Easy source filtering with file sets

Nice, it looks like a more featureful version of GitHub - numtide/nix-filter: a small self-container source filtering lib

In terms of UX, it might be worth adding a glob function. It could make those expressions a lot shorter for the common case. Eg:

fs.toSource {
  root = ./.;
  fileset = fs.globs [
    "Makefile"
    "**/*.nix"
    "!nix/source.nix" # negative filter
  ];
}

Note that docs are now published at Nixpkgs Manual.

1 Like

With such a proposed function, cases where the result isn’t clear quickly arise. E.g. should this include foo/bar or not?

fs.globs [
  "!foo"
  "foo/bar"
]

And is foo in the local directory relative to the current Nix file or somewhere else?

We could have a very similar interface like this which avoids these problems:

fs.globDifference ./.
  [
    "Makefile"
    "**/*.nix"
  ]
  [ 
    "nix/source.nix"
  ]

However, this still wouldn’t be very composable then, since it requires a path as the first argument, and a list of strings as the second and third. Additionally it requires learning/knowing the globbing string DSL.

Instead we can get the same result using simple combinators and a convenience function fs.fileExtFilter (not introduced in the PR yet):

fs.difference
  (fs.unions [
    ./Makefile
    # Currently the PR only supports this with
    # (fs.fileFilter (file: file.ext == "nix") ./.)
    (fs.fileExtFilter [ "nix" ] ./.)
  ])
  (fs.unions [
    ./nix/source.nix
  ])
1 Like

No, as traversal of foo is already forbidden.

Swapping items though would include foo/bar and then exclude everything else from foo.

This at least is how it works for most backup programs I have worked with.

While we can define semantics for !, it always leads to tricky cases. Here’s an excerpt from man gitignore, giving an example for ! semantics:

Example to exclude everything except a specific directory foo/bar (note the /* - without the slash, the wildcard would also exclude everything within foo/bar):

$ cat .gitignore
# exclude everything except directory foo/bar
/*
!/foo
/foo/*
!/foo/bar

I’d argue this is definitely not obvious, and just a simple mistake of forgetting the /* leads to the wrong result. In comparison, here’s the same with the proposed file set interface:

fs.difference ./. ./foo/bar
1 Like

I’d already argue against adding more syntax on the basis of parsing opening up a huge surface for implementation errors, and therefore introducing another source of complexity. We have enough quirks and moving parts to deal with as it is.

While I understand supporting gitignore’s globbing (or a subset or variant) may add complexity it will lead to a massive usability boost. Which nix could certainly benefit from :slight_smile: When I try to introduce nix to new coworkers this is usually one of the things people frown upon the most; how complex it is to just get the right files into the derivation.

Actually, you can already use globbing to exclude files today using pkgs.nix-gitignore, and that can make sense when people are already familiar with globbing and its complexity, and composability is not needed.

File set combinators are good for when that’s not the case.
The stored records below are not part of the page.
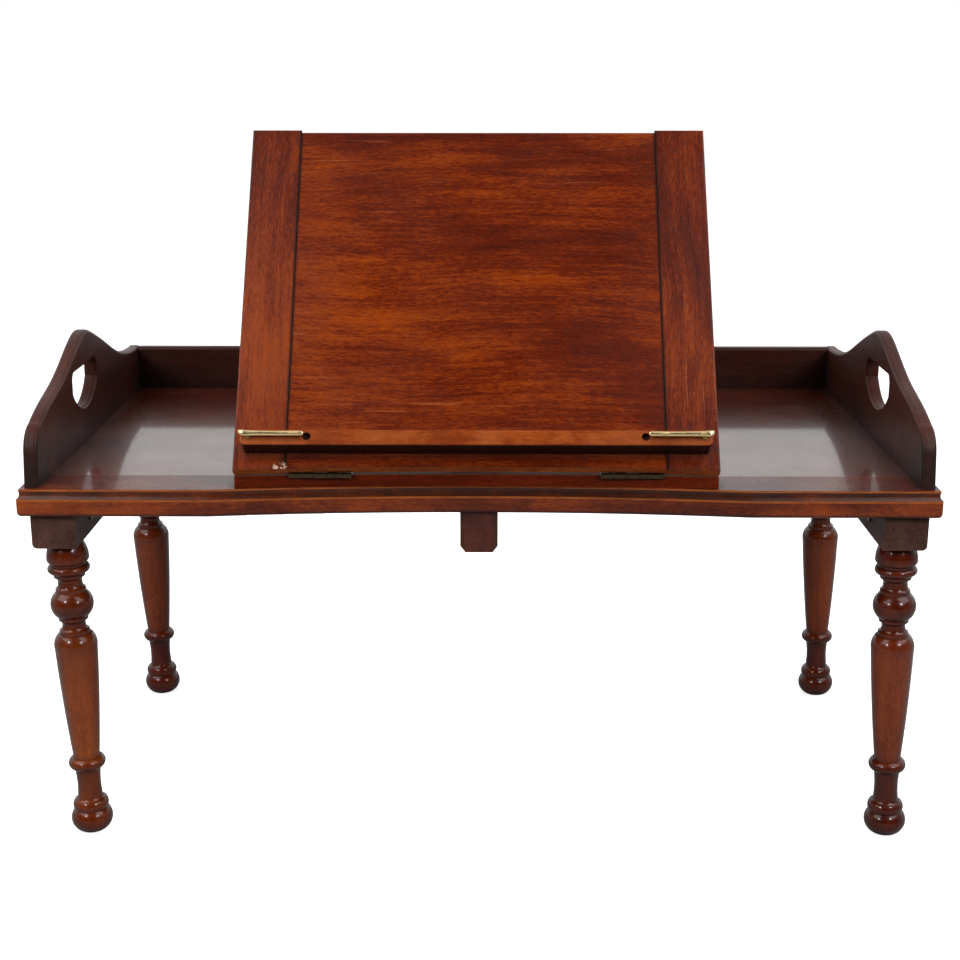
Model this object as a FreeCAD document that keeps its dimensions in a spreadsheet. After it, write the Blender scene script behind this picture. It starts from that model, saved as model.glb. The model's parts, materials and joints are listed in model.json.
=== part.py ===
"""Wooden bed tray on folding turned legs, with an adjustable reading slope.

Frame: +X to the sitter's right, +Y to the back gallery, +Z up, origin on the floor under the middle.
Tray coordinates start at the front edge of the tray; slope coordinates start on the slope's hinge line.
"""
import FreeCAD, Part
import math
import os
import Sketcher

doc = FreeCAD.newDocument("BedTray")
V = FreeCAD.Vector

# ---------------------------------------------------------------- driving dimensions
SIZES = {
    "tray_width": 725, "tray_depth": 400, "tray_thick": 22, "tray_top": 306, "front_to_centre": 195.73,
    "rail_depth": 46, "bow_half": 212, "bow_rise": 13.5, "centre_board": 392,
    "cove_top": 1.6, "cove_drop": 6.4, "cove_deep": 2.5, "lip_back": 2.2, "edge_round": 3.5, "corner_round": 2.5,
    "gallery_thick": 11.5, "gallery_inset": 5, "gallery_front": 7.5, "gallery_back_face": 384,
    "gallery_low": 42, "gallery_peak": 94, "gallery_end": 49, "grip_length": 82, "grip_height": 36,
    "grip_sill": 29, "grip_middle": 173,
    "legrail_wide": 35, "legrail_high": 29, "legrail_outer": 354.7, "legrail_front": 10,
    "legrail_long": 344, "leg_long": 255.3, "leg_radius": 17.3, "leg_inset": 22, "leg_inward": 2.2,
    "leg_lean": 1.35, "leg_shift": 1.5, "tenon_radius": 8, "tenon_long": 20,
    "bearer_wide": 30, "bearer_high": 34, "bearer_front": 19, "bearer_long": 350,
    "base_long": 296, "base_thick": 10, "base_front": 7, "base_bow": 6.5, "base_gap": 0.4,
    "stand_shift": -2, "slope_tilt": 54.3, "slope_wide": 379, "slope_long": 307, "slope_thick": 11, "slope_bow": 3.5,
    "cleat_wide": 41, "cleat_proud": 2.5, "hinge_line": 8,
    "ledge_long": 364, "ledge_wide": 12.5, "ledge_high": 19, "ledge_up": 14,
    "clip_pivot": 176, "clip_reach": 42, "clip_radius": 2.1, "clip_row": 22,
    "strut_pivot": 130, "strut_reach": 150, "strut_wide": 44, "strut_thick": 6,
    "strut_angle": 98.5, "pin_radius": 1.5, "fit": 0.05, "leaf_thick": 1.5,
}
dims = doc.addObject("Spreadsheet::Sheet", "Dims")
for row, (alias, value) in enumerate(SIZES.items(), start=1):
    dims.set(f"A{row}", alias)
    dims.set(f"B{row}", str(value))
    dims.setAlias(f"B{row}", alias)
doc.recompute()


def size(alias):
    """The value of one cell of the sheet."""
    return float(getattr(dims, alias))


tray_under = size("tray_top") - size("tray_thick")
parts = {}


# ---------------------------------------------------------------- helpers
def at(x, y, z, axis=V(0, 0, 1), angle=0.0):
    """A placement in tray coordinates, z measured from the floor."""
    return FreeCAD.Placement(V(x, y - size("front_to_centre"), z), FreeCAD.Rotation(axis, angle))


def on_slope(x, y, z, axis=V(0, 0, 1), angle=0.0):
    """A placement in slope coordinates: y runs up the board, z stands off its underside."""
    hinge = at(size("stand_shift"), size("hinge_line"), size("tray_top") + size("base_thick") + size("base_gap"),
               V(1, 0, 0), size("slope_tilt"))
    return hinge * FreeCAD.Placement(V(x, y, z), FreeCAD.Rotation(axis, angle))


def name_part(obj, name, placement=None):
    """Give a finished piece its label and, if wanted, its place."""
    obj.Label = name
    if placement is not None:
        obj.Placement = placement
    parts[name] = obj
    return obj


def new_body(name):
    return doc.addObject("PartDesign::Body", name)


def new_sketch(body, name, role="XY_Plane", lift=0.0):
    plane = next(item for item in body.Origin.OriginFeatures if item.Role == role)
    sketch = body.newObject("Sketcher::SketchObject", name)
    sketch.AttachmentSupport = (plane, "")
    sketch.MapMode = "FlatFace"
    sketch.AttachmentOffset = FreeCAD.Placement(V(0, 0, lift), FreeCAD.Rotation())
    return sketch


def bind(sketch, constraint, expression):
    """Add a datum constraint and tie it to the sheet."""
    index = sketch.addConstraint(constraint)
    sketch.setExpression(f"Constraints[{index}]", expression)


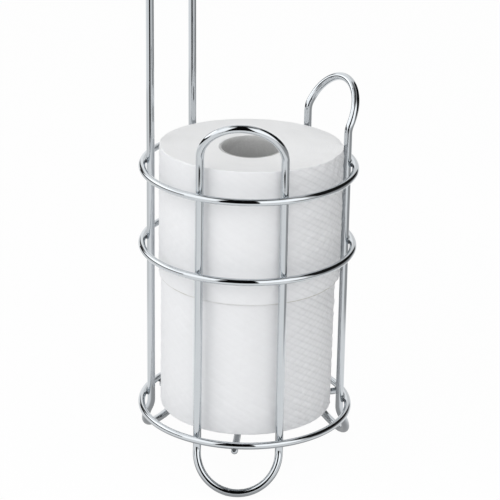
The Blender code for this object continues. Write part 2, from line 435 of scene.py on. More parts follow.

But also, file set combinators are well fit as a foundation to implement functions like pkgs.nix-gitignore on top of with the benefit of composability. Does that make sense?

Here’s an example of what I mean regarding composability: Say you’re writing the Nix build for a component under ./some/project of a larger project. There is a .gitignore at the repo root you want to use, but you also only want files from the component directory.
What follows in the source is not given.